Gas Balance Across the Loop
Stable operation depends on a careful gas balance: gas entering the loop must equal gas leaving it over time, or system pressure drifts. Inputs are net solution gas liberated from the produced oil plus any purchased make-up. Outputs are gas carried under into the oil and water phases at the separator, leakage past compressor shaft seals, and any vented or flared volume. On a WCSB oil pad, an engineer models each well's gas-oil ratio and required injection rate, then sizes make-up against the shortfall. If the wells collectively produce more gas than the loop loses, the surplus is routed to sales; if they produce less, purchased gas tops up the loop so injection rates hold steady and oil production does not fall off.

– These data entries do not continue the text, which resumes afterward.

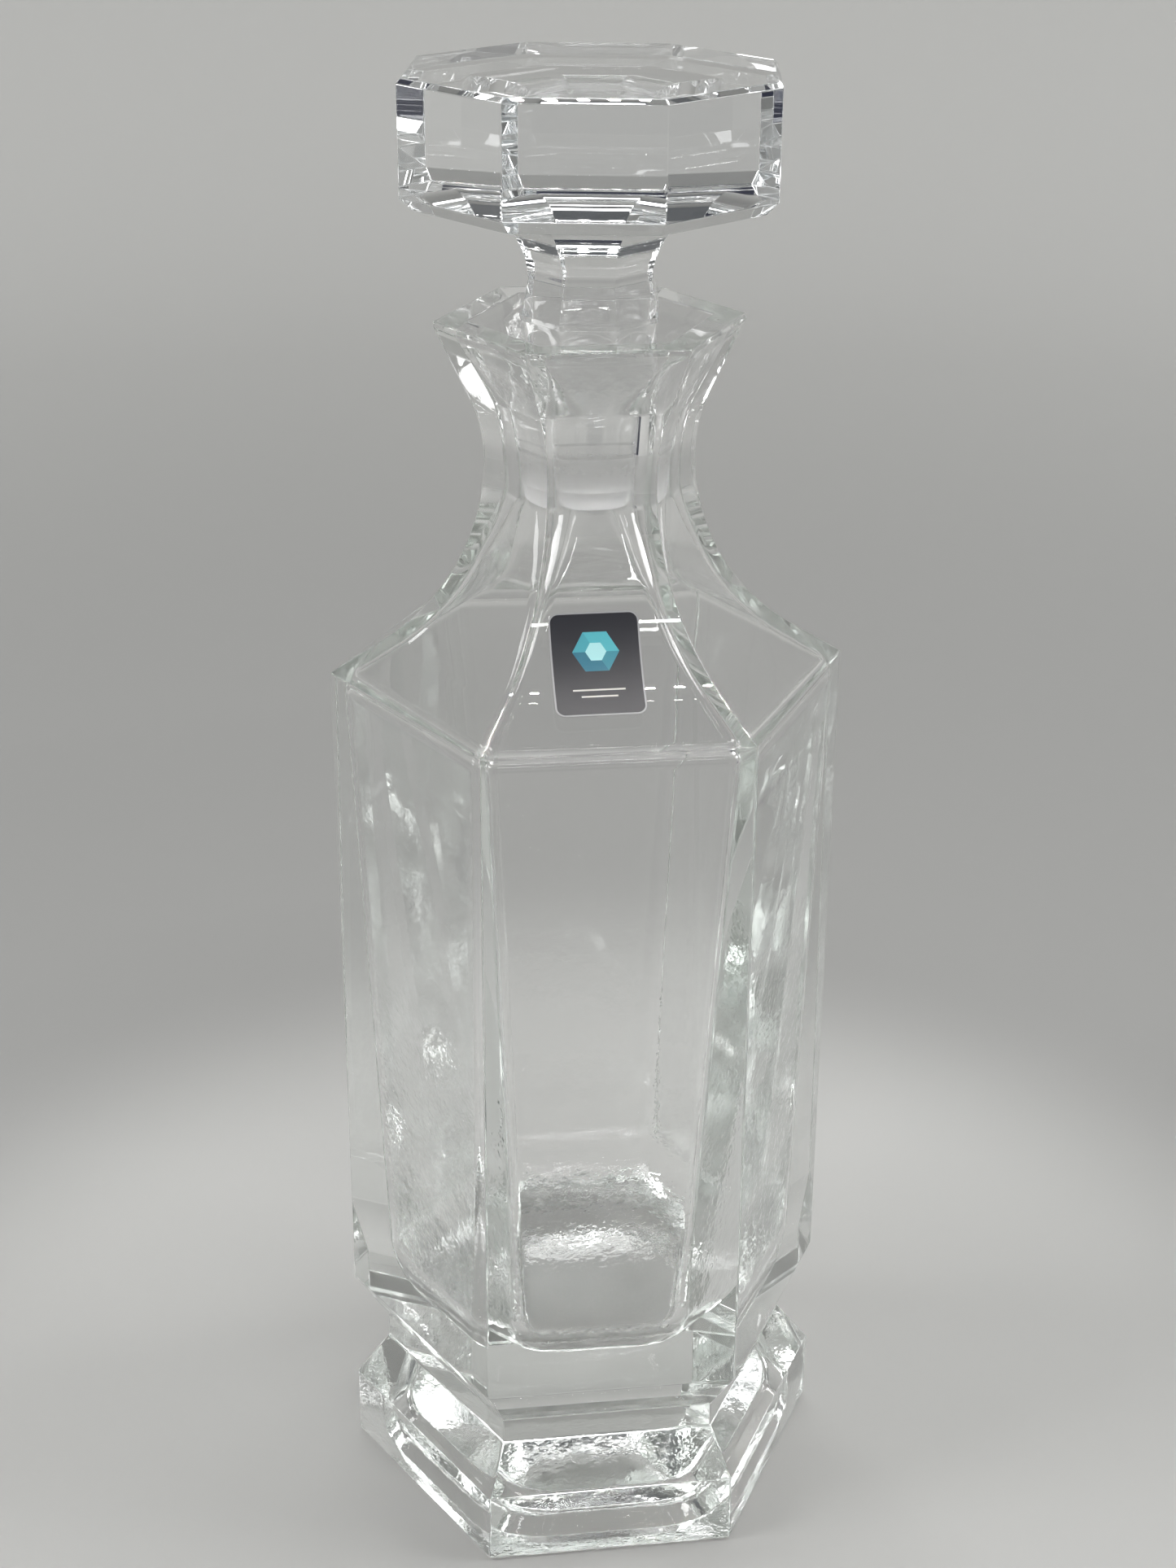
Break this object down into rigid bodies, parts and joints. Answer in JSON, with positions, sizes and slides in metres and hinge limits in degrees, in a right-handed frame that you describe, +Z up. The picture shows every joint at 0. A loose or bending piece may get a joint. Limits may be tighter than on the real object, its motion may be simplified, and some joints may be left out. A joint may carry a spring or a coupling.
{
  "type": "crystal decanter with stopper",
  "caption": "Six-sided clear glass decanter on a waisted foot, with a flared faceted lip, a foil label and a lift-out eight-sided stopper.",
  "frame": {"origin": "centre of the foot's underside, on the surface the decanter stands on", "axes": "+Z up along the decanter's axis, -Y out of the facet that carries the label"},
  "size_m": [0.098, 0.0848, 0.285],
  "materials": {
    "decanter_glass": "clear polished lead crystal, ground matt inside the neck",
    "stopper_glass": "clear polished lead crystal, ground matt on the plug",
    "label_foil": "printed foil sticker, dark ground with a thin silver border"
  },
  "bodies": {
    "bottle": {"decanter": "decanter_glass", "label": "label_foil"},
    "stopper": {"stopper": "stopper_glass"}
  },
  "joints": [
    {"name": "stopper_lift", "type": "slide", "parent": "bottle", "child": "stopper", "axis": [0, 0, 1], "range_m": [0, 0.06]}
  ]
}
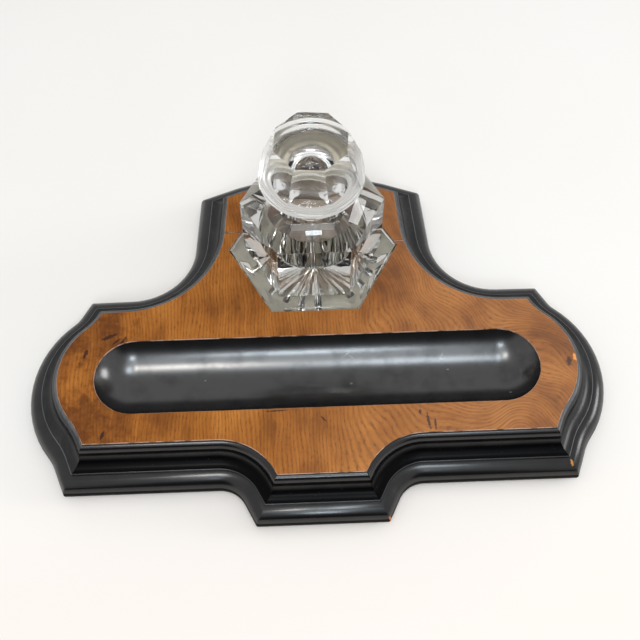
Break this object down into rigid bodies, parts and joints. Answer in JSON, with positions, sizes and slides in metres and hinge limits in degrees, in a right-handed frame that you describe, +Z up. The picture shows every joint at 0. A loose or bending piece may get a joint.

Compressor Sizing and Reliability
Because every well on the loop depends on a single recompression train, compressor selection drives the whole design. The unit must deliver enough discharge pressure to inject through the deepest operating gas-lift valve and enough throughput to feed all wells at their design rates simultaneously. WCSB pads commonly run reciprocating or screw compressors with spare capacity so a partial failure does not collapse injection. A compressor trip stops lift gas to every well at once, so operators build in redundancy, remote monitoring, and rapid call-out, since hours of downtime translate directly into lost oil across the entire pad rather than a single well.
Fast Facts
The defining economic advantage of rotative gas lift is that the lift gas is essentially free after the first fill, since it is the same gas going round and round. The recurring cost is not the gas itself but the energy and maintenance to recompress it. On a mature Cardium oil pad, a closed loop can cut purchased-gas volumes by the large majority compared with an open system, with make-up sometimes only a few percent of the circulating rate. That conservation is why the configuration persists on aging WCSB oil fields where buying high-pressure gas would erode already thin per-barrel margins.
Related Terms
Rotational gas lift sits within the broader family of artificial lift methods used to coax fluid from wells that no longer flow naturally. It is a closed-loop variant of gas lift, relying on gas-lift valves in the tubing string to admit injection gas at the optimum depth. Its self-sustaining make-up depends on the well's gas-oil ratio, the volume of solution gas produced per barrel of oil, which determines whether a loop can run on its own gas or needs purchased top-up.
Real-World WCSB Scenario
A Pembina-area operator running a six-well Cardium oil pad converted from intermittent rod pumps to a closed rotative gas-lift loop driven by a single 400 hp screw compressor. The wells averaged a gas-oil ratio sufficient to supply most of the loop's make-up, with a small purchased volume topping up losses. Spent separator gas was recompressed to roughly 10,000 kPa and re-injected through gas-lift valves set near the base of each tubing string, lifting the combined pad oil rate while cutting purchased high-pressure gas to a fraction of what an open system would have demanded.
Over the first year the loop reduced per-barrel lifting cost noticeably versus the prior rod-pump operation and eliminated the routine venting that the old separators had produced, helping the operator meet its AER Directive 060 obligations. The single point of failure remained the compressor, so the operator installed remote monitoring and a standby unit, accepting the added capital as the price of protecting production across all six wells.